§ **The request**
The required output is a word-for-word copy of the lines from the line bearing "Write part 2" through the line bearing "obj.data.transform(world)", inclusive, and no other lines.

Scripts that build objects
— Start —

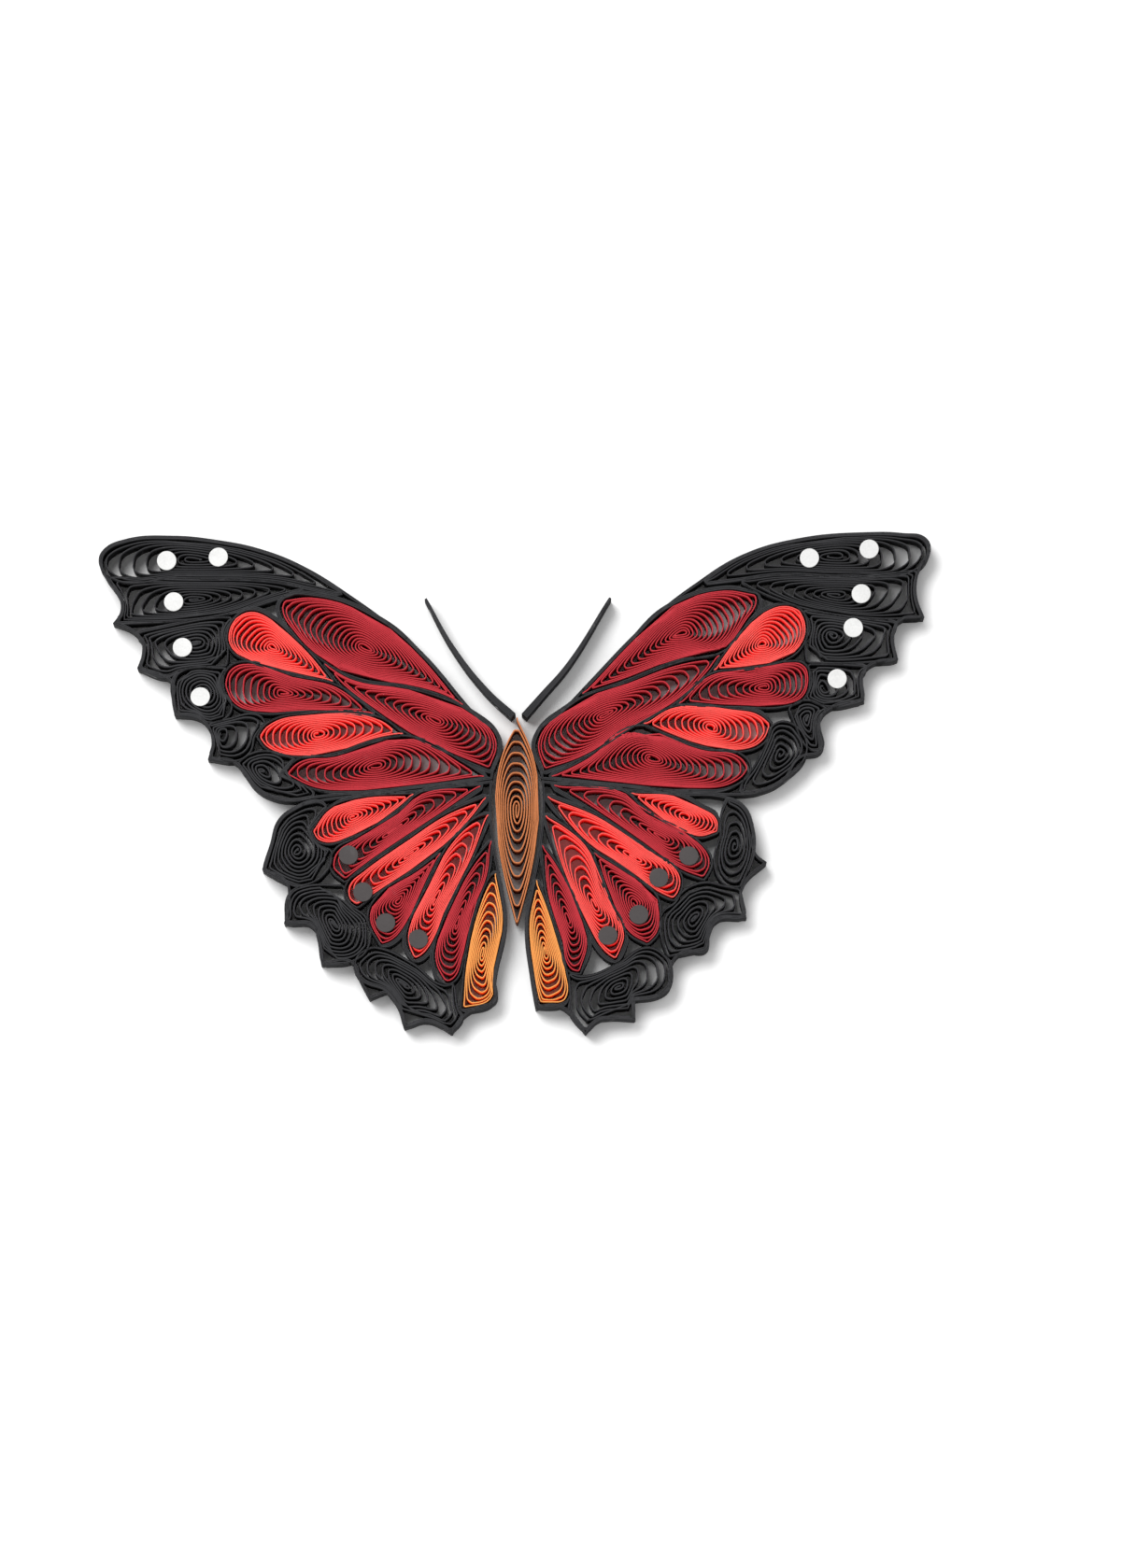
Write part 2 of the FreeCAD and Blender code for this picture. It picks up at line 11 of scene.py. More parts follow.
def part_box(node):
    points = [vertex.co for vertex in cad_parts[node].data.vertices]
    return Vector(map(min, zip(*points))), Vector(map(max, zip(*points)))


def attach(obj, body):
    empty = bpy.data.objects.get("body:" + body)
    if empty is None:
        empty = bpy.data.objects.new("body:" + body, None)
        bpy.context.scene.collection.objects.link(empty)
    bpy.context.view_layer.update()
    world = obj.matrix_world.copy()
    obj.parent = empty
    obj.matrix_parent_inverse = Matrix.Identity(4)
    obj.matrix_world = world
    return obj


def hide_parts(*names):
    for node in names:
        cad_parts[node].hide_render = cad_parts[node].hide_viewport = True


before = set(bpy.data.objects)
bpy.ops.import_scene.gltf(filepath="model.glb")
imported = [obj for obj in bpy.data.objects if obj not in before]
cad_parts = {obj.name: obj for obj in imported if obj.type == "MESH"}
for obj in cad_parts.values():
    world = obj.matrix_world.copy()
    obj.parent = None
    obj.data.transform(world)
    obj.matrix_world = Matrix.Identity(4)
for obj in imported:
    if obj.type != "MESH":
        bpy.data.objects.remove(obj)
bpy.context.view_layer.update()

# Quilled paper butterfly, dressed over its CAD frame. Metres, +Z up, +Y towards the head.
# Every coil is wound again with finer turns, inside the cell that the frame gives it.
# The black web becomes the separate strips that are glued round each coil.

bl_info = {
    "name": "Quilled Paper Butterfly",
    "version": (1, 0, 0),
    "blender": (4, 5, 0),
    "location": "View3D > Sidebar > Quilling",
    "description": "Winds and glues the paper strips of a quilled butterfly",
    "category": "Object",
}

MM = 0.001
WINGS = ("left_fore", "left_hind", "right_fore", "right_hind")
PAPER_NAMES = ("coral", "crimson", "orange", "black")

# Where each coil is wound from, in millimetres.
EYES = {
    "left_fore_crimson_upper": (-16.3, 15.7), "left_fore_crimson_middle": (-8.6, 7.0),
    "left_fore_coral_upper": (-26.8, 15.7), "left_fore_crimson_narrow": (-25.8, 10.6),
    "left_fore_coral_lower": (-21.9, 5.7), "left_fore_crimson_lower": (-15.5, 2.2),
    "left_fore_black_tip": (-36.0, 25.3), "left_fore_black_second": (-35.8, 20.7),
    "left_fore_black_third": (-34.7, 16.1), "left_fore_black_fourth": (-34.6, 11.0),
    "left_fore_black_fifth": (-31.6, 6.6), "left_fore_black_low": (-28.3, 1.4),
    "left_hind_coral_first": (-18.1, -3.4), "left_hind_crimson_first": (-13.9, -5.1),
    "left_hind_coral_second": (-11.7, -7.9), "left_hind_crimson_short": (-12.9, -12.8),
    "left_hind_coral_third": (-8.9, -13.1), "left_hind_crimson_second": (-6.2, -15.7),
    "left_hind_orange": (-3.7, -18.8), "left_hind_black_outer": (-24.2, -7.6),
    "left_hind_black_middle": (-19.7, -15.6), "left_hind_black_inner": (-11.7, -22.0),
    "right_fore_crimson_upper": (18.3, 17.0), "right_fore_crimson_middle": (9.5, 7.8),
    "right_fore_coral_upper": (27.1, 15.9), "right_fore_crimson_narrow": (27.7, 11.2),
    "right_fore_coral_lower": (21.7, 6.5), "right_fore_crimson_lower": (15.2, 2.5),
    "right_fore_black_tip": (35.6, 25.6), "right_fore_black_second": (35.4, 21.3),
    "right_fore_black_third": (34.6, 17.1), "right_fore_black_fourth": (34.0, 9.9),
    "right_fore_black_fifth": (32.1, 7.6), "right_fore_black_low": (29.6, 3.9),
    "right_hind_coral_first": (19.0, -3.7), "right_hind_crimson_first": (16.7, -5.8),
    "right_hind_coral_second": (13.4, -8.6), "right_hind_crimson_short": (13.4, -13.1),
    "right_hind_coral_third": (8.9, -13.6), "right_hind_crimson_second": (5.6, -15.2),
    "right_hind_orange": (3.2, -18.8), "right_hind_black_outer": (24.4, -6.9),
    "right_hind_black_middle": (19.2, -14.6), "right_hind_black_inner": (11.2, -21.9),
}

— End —
— Start —

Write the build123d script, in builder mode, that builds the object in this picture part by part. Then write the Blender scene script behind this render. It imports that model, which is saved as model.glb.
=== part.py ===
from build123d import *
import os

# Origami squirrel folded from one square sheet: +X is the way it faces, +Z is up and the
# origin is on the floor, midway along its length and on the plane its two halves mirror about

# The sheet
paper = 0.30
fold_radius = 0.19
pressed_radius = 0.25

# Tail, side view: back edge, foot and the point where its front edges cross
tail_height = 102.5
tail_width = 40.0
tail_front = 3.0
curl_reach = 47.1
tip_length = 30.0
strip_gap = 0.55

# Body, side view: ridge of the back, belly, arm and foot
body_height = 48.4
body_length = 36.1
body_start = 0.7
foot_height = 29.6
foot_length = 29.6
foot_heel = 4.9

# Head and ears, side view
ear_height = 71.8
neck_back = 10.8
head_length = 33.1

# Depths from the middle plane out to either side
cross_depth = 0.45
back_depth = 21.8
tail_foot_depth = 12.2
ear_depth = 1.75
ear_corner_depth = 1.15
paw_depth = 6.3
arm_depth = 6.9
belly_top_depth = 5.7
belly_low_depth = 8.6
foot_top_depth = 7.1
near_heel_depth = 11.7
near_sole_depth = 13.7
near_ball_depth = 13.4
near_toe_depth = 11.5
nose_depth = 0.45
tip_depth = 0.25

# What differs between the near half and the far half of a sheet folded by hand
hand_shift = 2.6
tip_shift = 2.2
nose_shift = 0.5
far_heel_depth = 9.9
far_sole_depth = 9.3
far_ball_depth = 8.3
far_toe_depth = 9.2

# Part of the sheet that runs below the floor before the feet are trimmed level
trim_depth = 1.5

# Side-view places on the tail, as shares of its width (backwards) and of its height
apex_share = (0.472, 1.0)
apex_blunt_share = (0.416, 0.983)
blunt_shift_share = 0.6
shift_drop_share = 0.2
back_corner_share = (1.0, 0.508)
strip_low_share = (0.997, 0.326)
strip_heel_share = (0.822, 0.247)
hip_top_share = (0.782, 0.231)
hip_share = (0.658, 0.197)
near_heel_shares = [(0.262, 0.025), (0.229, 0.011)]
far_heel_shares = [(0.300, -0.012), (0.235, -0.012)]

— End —

§ **Full response**
Write part 2 of the FreeCAD and Blender code for this picture. It picks up at line 11 of scene.py. More parts follow.
def part_box(node):
    points = [vertex.co for vertex in cad_parts[node].data.vertices]
    return Vector(map(min, zip(*points))), Vector(map(max, zip(*points)))


def attach(obj, body):
    empty = bpy.data.objects.get("body:" + body)
    if empty is None:
        empty = bpy.data.objects.new("body:" + body, None)
        bpy.context.scene.collection.objects.link(empty)
    bpy.context.view_layer.update()
    world = obj.matrix_world.copy()
    obj.parent = empty
    obj.matrix_parent_inverse = Matrix.Identity(4)
    obj.matrix_world = world
    return obj


def hide_parts(*names):
    for node in names:
        cad_parts[node].hide_render = cad_parts[node].hide_viewport = True


before = set(bpy.data.objects)
bpy.ops.import_scene.gltf(filepath="model.glb")
imported = [obj for obj in bpy.data.objects if obj not in before]
cad_parts = {obj.name: obj for obj in imported if obj.type == "MESH"}
for obj in cad_parts.values():
    world = obj.matrix_world.copy()
    obj.parent = None
    obj.data.transform(world)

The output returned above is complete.